El último contacto había sido desnudos y debajo de unas duchas: después del combate compartieron vestuario del Luna Park. Algunas versiones insisten en las disculpas de Ringo (tesitura inmortalizada por la tapa del El Gráfico que ilustra este texto). “Perdóname por todo, Goyito: hice este circo para vender más entradas, para que ganemos los dos”, dicen que le dijo Oscar a Gregorio en el baño. Hubo una negocieta sobre el reparto de la recaudación que benefició el porcentaje de Bonavena en detrimento del de Peralta, a pesar de que este último era el campeón defensor. Aún en pelotas, Ringo lo invita a almorzar a su casa al día siguiente. Pero Goyo lo rechaza. O dice que sí, según otros, pero lo mismo no va.

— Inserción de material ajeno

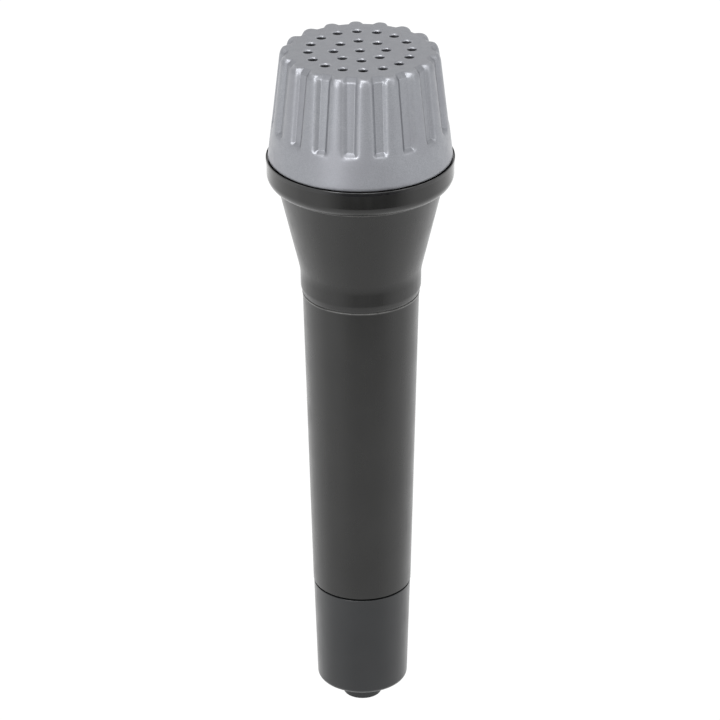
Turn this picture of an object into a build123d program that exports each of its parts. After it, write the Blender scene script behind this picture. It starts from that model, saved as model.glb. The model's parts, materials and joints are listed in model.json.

En 1969 Bonavena ya estaba con la cabeza puesta en Muhammad Ali. Peralta acepta la copa, aunque no bebe de ella. Ringo, en cambio, saborea un poco el champagne antes de poner la cara para escuchar. El sanjuanino le pedirá una revancha a media máquina, en Montevideo. Un empate entre viejos enemigos para hacer unos mangos. Sorpresa en el tercer piso del Alvear.

La pelea se hace el 8 de agosto del 69 y todo discurre tal lo pactado. Un año después, Bonavena enfrenta a Ali en el Madison. Y Peralta logra lo que buscaba: financiar su viaje a Madrid. A una edad avanzada (35 años) se logra instalar en Europa con notable éxito, alcanzando en distintas ciudades de España y Alemania un récord de 19 victorias, un empate y una sola derrota entre 1970 y 1973.

La vuelta a Argentina, sin embargo, se alargó más de lo previsto: lo que en el fondo buscaba Goyo era estar cerca de Perón —a quién frecuentó en Puerta de Hierro— para regresar junto a él en el vuelo del 17 de noviembre del 72. Pero López Rega lo bajó. “Hablaba demasiado de Evita”, acusaron. Se quedó entonces peleando en Europa hasta noviembre del ’73, ya con 39 años, un empate en Frankfurt antes de la vuelta al país donde acababa de morir quién había ido a buscar.